That column contains the estimated standard errors that appear from random samples of the population. To take new samples, run the macro.
Step 3: Get a histogram of the estimated standard errors and check how they compare with the actual standard error.
Get a histogram of the data in column G. Select Tools, Data Analysis.
In the Data Analysis window, click on Histogram, OK. In the worksheet, select the top estimated standard error and drag down until you have selected all of the estimated standard errors (and only their column). Click OK. Click on the chart button, then Finish.
What do you see? How do the estimated standard errors compare with the actual standard error? How much would the variation in the estimated standard error mess up the confidence interval?
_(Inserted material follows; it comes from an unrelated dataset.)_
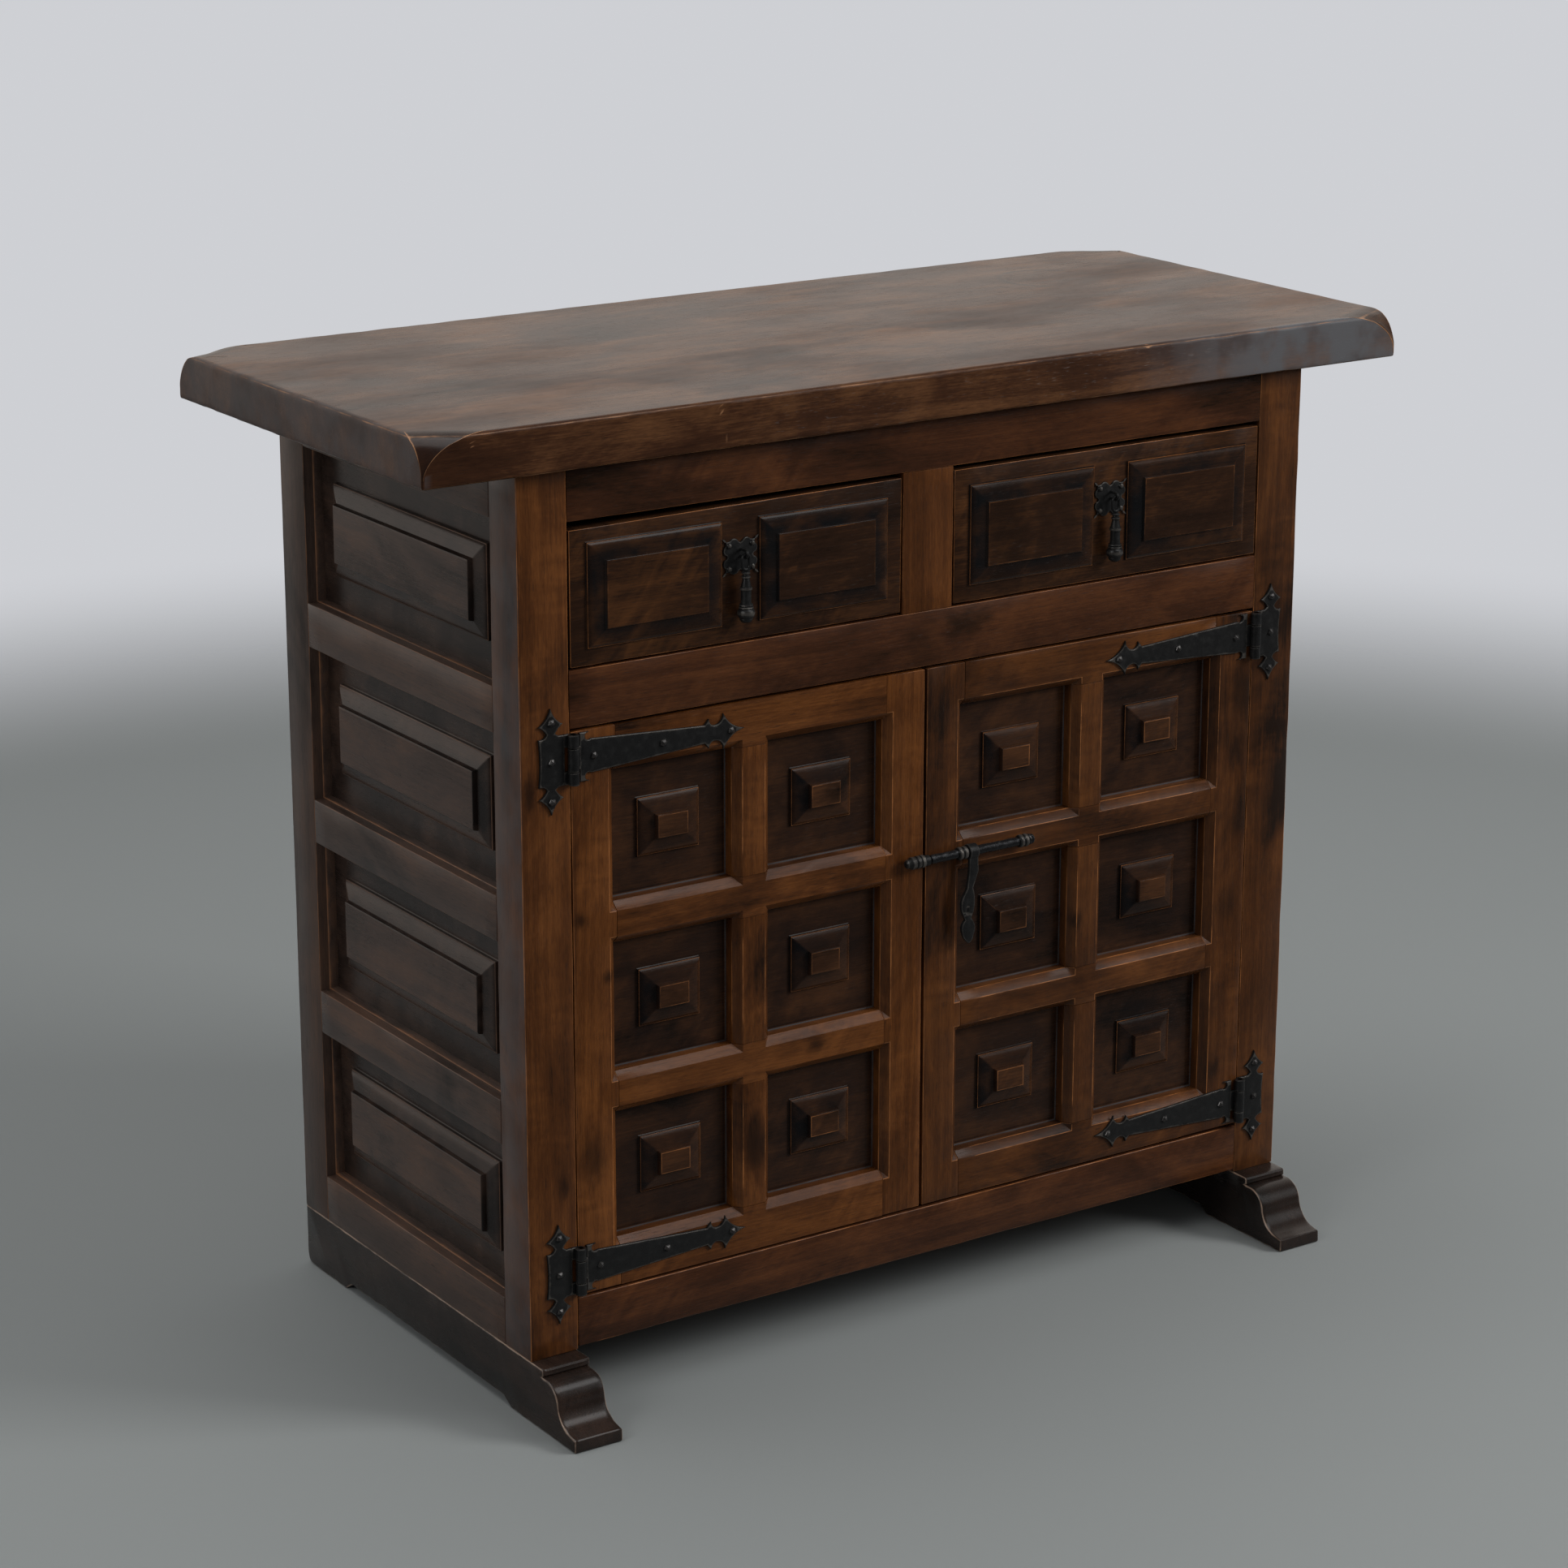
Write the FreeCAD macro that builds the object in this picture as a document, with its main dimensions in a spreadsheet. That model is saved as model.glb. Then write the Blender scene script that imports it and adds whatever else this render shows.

Did you get estimated standard errors at 0? Those show up only if the sample proportion is 0 or 100%, and no one would use them. As you think about whether this estimated standard error does a good job, you might want to ignore the 0s.
Try different sample sizes. Is the estimated standard error better or worse for different sample sizes? When does it work well? When could it cause a lot of trouble?
Label the eighth column (column H) Bottom of Confidence Interval. In the second row of column H, type =F2 2*G2 . (The asterisk means times.) This equation means Take the proportion that is in column F and subtract two of the standard errors that are in column G.
Label the ninth column (column I) Top of Confidence Interval. In the second row of column I, type =F2 + 2 * G2 .
Label the 10th column (column J) In Interval. In the second row of column J, with the appropriate population proportion inside, type the formula =([Population Proportion]>H2)+([Population Proportion]<I2)=2 . For example, if the population proportion is .51 then type =(.51>H2)+(.51<I2)=2 . Excel codes a true statement as 1 and a false statement as 0. So two true statements add up to 2.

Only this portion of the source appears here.